Talking about family, we’ve heard you say so many times that you’re first a husband and a father, but you know many changes come with an elected position. How do you intend to work the balance?
Okay. My eldest daughter is 25 and doing exceptionally well; she just got engaged, and my son is 28. I am very grateful to God that I have older children now, so apart from my last, who is pretty independent, she’s 21 and already an adult in every way. Everyone is in a good place. So I think for the family, this is the right time for me to get into that. Because like I said to you earlier, we have already had that discussion about getting into politics and what it means both in terms of the risk to it and the time it takes and consumes.
So what would you say to anyone like you coming in from the private sector into politics?
It’s a learning experience. Come with a learning mindset, and don’t come believing that you have all the answers. That has always helped me because I never thought I had all the answers.

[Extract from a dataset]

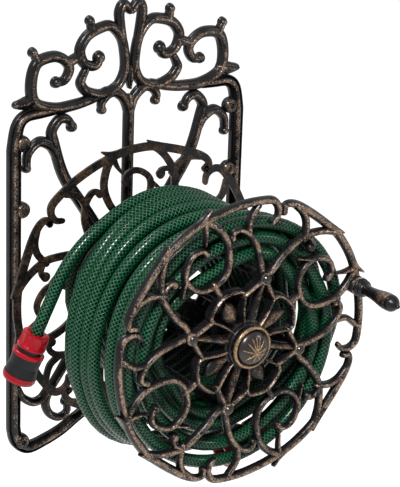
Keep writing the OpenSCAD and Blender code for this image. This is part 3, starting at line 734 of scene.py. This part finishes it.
def make_wheel(name, finish, bright, turned_over):
    """One wheel casting. The rear one is the same casting turned over, so its flat back meets the hose."""
    def placed(piece):
        over, depth = Matrix(), FRONT_BACK_MM
        if turned_over:
            turn = Matrix.Rotation(math.radians(2 * STAR_TURN), 4, "Z")
            over, depth = Matrix.Rotation(math.pi, 4, "X") @ turn, REAR_FRONT_MM
        return settle(stand(piece, depth, over), "antique_iron", "reel", name)

    def way(points):
        return [polar(1, math.degrees(math.atan2(p[1], p[0])) + STAR_TURN) * np.linalg.norm(p)
                for p in map(wheel_place, points)]

    scrolls, star, rays = Drawing(), Drawing(), Drawing()
    for points, widths, knob in WHEEL_SCROLLS:
        scrolls.line(way(points), widths, WHEEL_FACE_MM, knob)
    for points, widths, knob in WHEEL_STAR:
        star.line(way(points), widths, STAR_FACE_MM, knob, steps=5)
    rays.line(way(WHEEL_SPOKE[0]), WHEEL_SPOKE[1], STAR_FACE_MM, steps=5)
    rays.line(way(WHEEL_PETAL[0]), WHEEL_PETAL[1], PETAL_FACE_MM)
    placed(scrolls.cast(f"{name}_scrolls", DRAFTED, finish, copies=4))
    placed(star.cast(f"{name}_star", DRAFTED, finish, copies=4))
    placed(rays.cast(f"{name}_rays", RIDGED, bright, copies=4))

    turned = [lathe("hub", WHEEL_HUB, 72, HUB_BLACK)]
    for quarter in range(4):
        turned.append(lathe("tip", STAR_TIP, 28, finish, polar(BAR_CIRCLE_MM, 90 * quarter + STAR_TURN)))
    if not turned_over:
        turned.append(lathe("crank_boss", CRANK_BOSS, 40, finish, polar(CRANK_R_MM, CRANK_TURN)))
    placed(joined(f"{name}_hub", turned))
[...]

I’ve always believed that anywhere you go, some people know more, and there is more to experience. Learn more about. It’s not an education thing. It’s not whether they speak the best English or can’t speak English at all. It doesn’t matter.
There’s something to learn from everyone. So if you’re coming in, be humble, and if you’re not, you’ll be humbled.
You want to make a difference. You want to give yourself. But the mere fact that you’re coming to serve does not mean that people would accept that your intention is genuine.
They’ll abuse your intention, misunderstand you, and fight you even though you want to do your best, but don’t let that sway you. Know who you are. Just be grounded spiritually in your why. Why am I in this? Once you understand that, forge ahead. Just keep forging.